The Straits Chinese come from a long line of ancestors beginning in the Malayan Peninsular with migrants from both Fujian and Guangdong Provinces of China in the tenth century AD.  The 2015 world-wide gathering of Straits Chinese takes place in Singapore later this year - 6 to 8 November for the 28th Baba Nyonya Convention, as organised by the Pernanakan Association Singapore.
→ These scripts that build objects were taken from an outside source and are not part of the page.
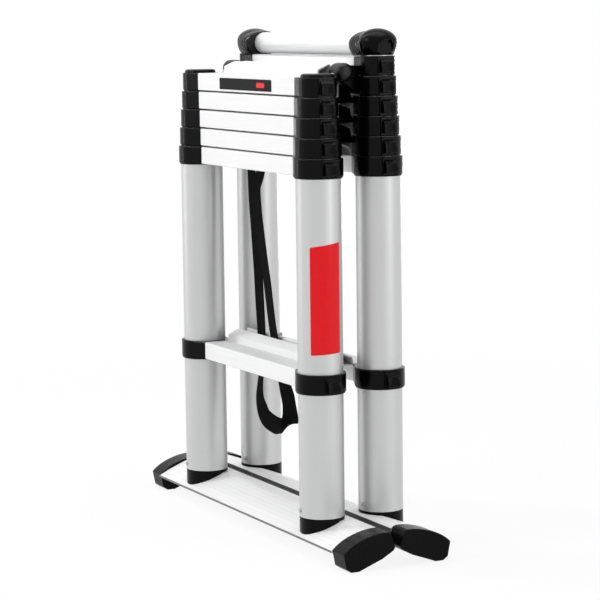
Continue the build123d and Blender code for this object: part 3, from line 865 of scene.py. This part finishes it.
class LADDER_OT_stage(Operator):
    """Set the pale floor, the soft lamps, the world and the camera"""

    bl_idname = "ladder.stage"
    bl_label = "Stage"

    def floor(self):
        """White paper that glows for the camera and fades a little away from the ladder."""
        bm = bmesh.new()
        bmesh.ops.create_grid(bm, x_segments=1, y_segments=1, size=30.0)
        finish = Finish("floor_paper", Base_Color=(0.92, 0.92, 0.92, 1), Roughness=0.9)
        paper = Wire(finish, finish.surface.outputs[0])
        glow = finish.node("ShaderNodeEmission", Color=(1, 1, 1, 1), Strength=1.0)
        x, y, _ = finish.split(finish.place())
        away = (0.8 * ((x * x + y * y) ** 0.5 - 0.6)).clamp()
        mixed = finish.node("ShaderNodeMixShader", i1=paper, i2=glow,
                            i0=finish.looked_at() * (0.87 + 0.13 * away))
        finish.feed(finish.tree.nodes["Material Output"].inputs["Surface"], mixed)
        floor = piece_from("floor", bm, finish.material)

    def world(self, scene):
        """White where it is seen or mirrored, and dimmer as a light."""
        world = bpy.data.worlds.new("studio")
        scene.world = world
        world.use_nodes = True
        graph = Graph(world.node_tree)
        back = graph.tree.nodes["Background"]
        graph.feed(back.inputs["Color"], (1, 1, 1, 1))
        graph.feed(back.inputs["Strength"],
                   WORLD_LIGHT + (1.0 - WORLD_LIGHT) * graph.looked_at())

    def camera(self, scene):
        data = bpy.data.cameras.new("camera")
        camera = bpy.data.objects.new("camera", data)
        scene.collection.objects.link(camera)
        scene.camera = camera
        data.sensor_width = 36.0
        data.lens = CAMERA_LENS
        data.clip_end = 100.0
        ahead = Vector((-math.sin(CAMERA_YAW) * math.cos(CAMERA_PITCH),
                        math.cos(CAMERA_YAW) * math.cos(CAMERA_PITCH), math.sin(CAMERA_PITCH)))
        right = ahead.cross(Vector((0, 0, 1))).normalized()
        up = right.cross(ahead)
        c, s = math.cos(CAMERA_ROLL), math.sin(CAMERA_ROLL)
        right, up = right * c + up * s, up * c - right * s
        turn = Matrix((right, up, -ahead)).transposed().to_4x4()
        camera.matrix_world = Matrix.Translation(CAMERA_PLACE) @ turn

    def execute(self, context):
        context.scene.view_settings.view_transform = "Standard"
        self.floor()
        self.world(context.scene)
        for name, place, aim, size, watts in LAMPS:
            area_lamp(name, place, aim, size, watts * settings().lamp_power)
        self.camera(context.scene)
        return {"FINISHED"}


class LADDER_PT_panel(Panel):
    """Shows the ladder's settings, and a button for each group of pieces"""

    bl_idname = "LADDER_PT_panel"
    bl_label = "Telescoping ladder"
    bl_space_type = "VIEW_3D"
    bl_region_type = "UI"
    bl_category = "Ladder"

    def draw(self, context):
        for name in LadderSettings.__annotations__:
            self.layout.prop(context.scene.ladder, name)
        for operator in PIECES:
            self.layout.operator(operator.bl_idname)


PIECES = (LADDER_OT_stage, LADDER_OT_metalwork, LADDER_OT_mouldings, LADDER_OT_caps,
          LADDER_OT_strap, LADDER_OT_screws, LADDER_OT_sticker, LADDER_OT_label)
CLASSES = (LadderSettings, *PIECES, LADDER_PT_panel)


def register():
    for item in CLASSES:
        bpy.utils.register_class(item)
    bpy.types.Scene.ladder = PointerProperty(type=LadderSettings)


def unregister():
    del bpy.types.Scene.ladder
    for item in reversed(CLASSES):
        bpy.utils.unregister_class(item)


def main():
    register()
    bpy.ops.ladder.stage()
    bpy.ops.ladder.metalwork()
    bpy.ops.ladder.mouldings()
    bpy.ops.ladder.caps()
    bpy.ops.ladder.strap()
    bpy.ops.ladder.screws()
    bpy.ops.ladder.sticker()
    bpy.ops.ladder.label()


if __name__ == "__main__":
    main()
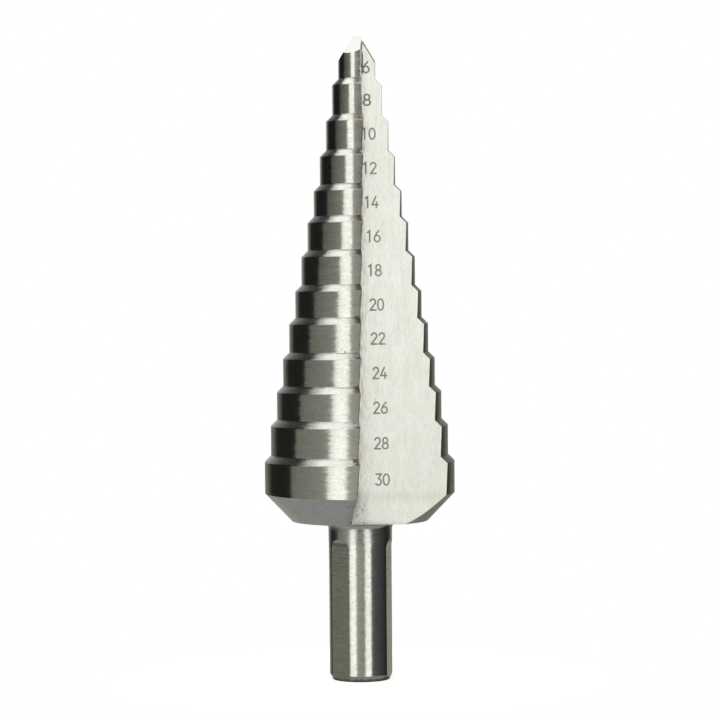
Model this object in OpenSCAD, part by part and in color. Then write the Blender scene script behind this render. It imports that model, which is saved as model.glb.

Eurasians in Singapore can be Kristang (of Portuguese and Spanish descent), of Dutch or British colonial origins or more recently, arise from the mixed marriages due to the city state being  hub of significant commerce and immigration.  I did not get an opportunity to visit places or homes of Eurasian culture on my recent visit to Katong - many have also migrated overseas like to Perth Australia.   Eurasians of note include Mr. Benjamin Henry Sheares, a former President of Singapore;  national swimmer Mr. Joseph Schooling; Ms. Jean Danker, radio personality; Mr. Leslie Charteris, author and creator of novels with the character of Simon Templar, aka The Saint; Mr. Edmund W. Barker, former Cabinet Minister; and Mr. Daniel Shen-Yi Critchley, UK Ambassador Model for the United Colors of Benetton and GAP.

Many of the above photographs taken by me on this visit to Katong Singapore were shot inside the Katong Antique House at 208 East Coast Road.  The staff were most helpful and friendly in explaining the many facets of Straits chinese culture, crafts and lifestyle.